The Attempt at a Solution

I've found the solution for the homogeneous equation:
u_0(t)=(\frac{1}{a+b}+d*e^{c(a+b)t)})^{-1}
Where c is a random constant.

Now I've tried the solution u(t)=x(t)*u_0(t), when I fill this in it gets a mess and i can't figure out what x(t) should be.
Can someone help me?

 

[LCKurtz]

Homework Statement

Find a solution for:
u'(t)=c*u(t)^2-c*(a+b)*u(t)+c*a*b

The Attempt at a Solution

I've found the solution for the homogeneous equation:
u_0(t)=(\frac{1}{a+b}+d*e^{c(a+b)t)})^{-1}
Where c is a random constant.

Now I've tried the solution u(t)=x(t)*u_0(t), when I fill this in it gets a mess and i can't figure out what x(t) should be.
Can someone help me?

This isn't a linear equation, so I'm not sure what you consider the "homogeneous" equation. If you write it as$$
u'+ c(a+b)u =cu^2+cab$$at least the left side of the equation is linear. That means if you can find a solution $u_1$ of $u'+ c(a+b)u =cu^2$ and a solution $u_2$ of $u'+ c(a+b)u =cab$ then $u_1+u_2$ should be a solution of your original DE.

 

[Berrius]

With homogeneous I just ment the differential equation without the constant part.

But your approach won't work because u'(t)=u_1'(t)+u_2'(t)=-c(a+b)u_1(t)+cu_1^2(t)-c(a+b)u_2(t)+cab=-c(a+b)u(t)+cu_1^2(t)+cab

Or am I seeing it wrong?

 

[Dick]

I would forget Bernoulli's equation and just try separation of variables. The right side factors.

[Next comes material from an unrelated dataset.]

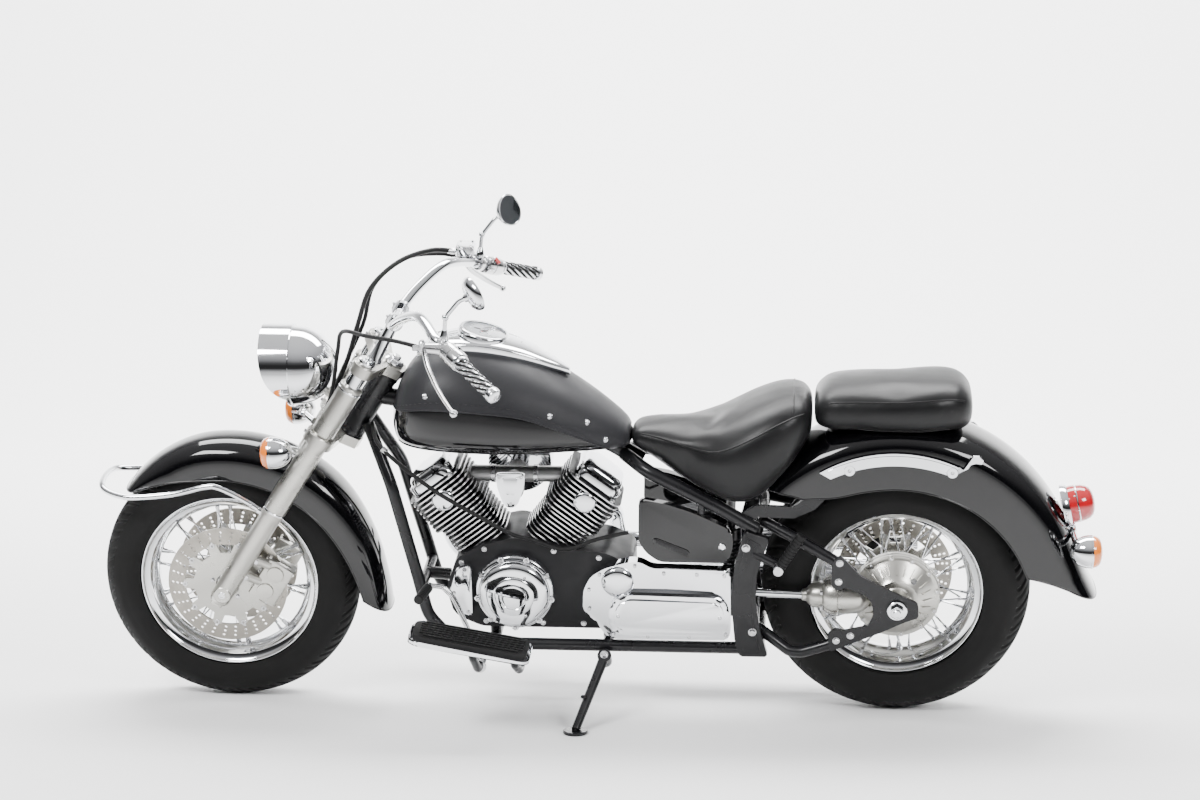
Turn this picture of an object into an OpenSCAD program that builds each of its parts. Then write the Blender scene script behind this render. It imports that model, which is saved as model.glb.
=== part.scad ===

Just use partial fractions to integrate it.

 

[Dick]

With homogeneous I just ment the differential equation without the constant part.

But your approach won't work because u'(t)=u_1'(t)+u_2'(t)=-c(a+b)u_1(t)+cu_1^2(t)-c(a+b)u_2(t)+cab=-c(a+b)u(t)+cu_1^2(t)+cab

Or am I seeing it wrong?

Right. You can't combine them that way. Just separate.

 

[LCKurtz]

With homogeneous I just ment the differential equation without the constant part.

But your approach won't work because u'(t)=u_1'(t)+u_2'(t)=-c(a+b)u_1(t)+cu_1^2(t)-c(a+b)u_2(t)+cab=-c(a+b)u(t)+cu_1^2(t)+cab

Or am I seeing it wrong?

You are seeing it wrong. If you let$$
L(u) = u' + c(a+b)u$$be the left side linear part then $L$ is a linear operator, which means $L(u_1+u_2) = L(u_1)+L(u_2)$. So if $L(u_1) = cu_1^2$ and $L(u_2)=abc$, what do you get for $L(u_1+u_2)$ ?

 

[Dick]

You are seeing it wrong. If you let$$
L(u) = u' + c(a+b)u$$be the left side linear part then $L$ is a linear operator, which means $L(u_1+u_2) = L(u_1)+L(u_2)$. So if $L(u_1) = cu_1^2$ and $L(u_2)=abc$, what do you get for $L(u_1+u_2)$ ?

But you want to get $L(u_1+u_2) = c(u_1+u_2)^2+abc$. You don't get that.

 

[LCKurtz]

But you want to get $L(u_1+u_2) = c(u_1+u_2)^2+abc$. You don't get that.

No wonder I was feeling a little uncertainty about my argument. And it seemed so neat at the time...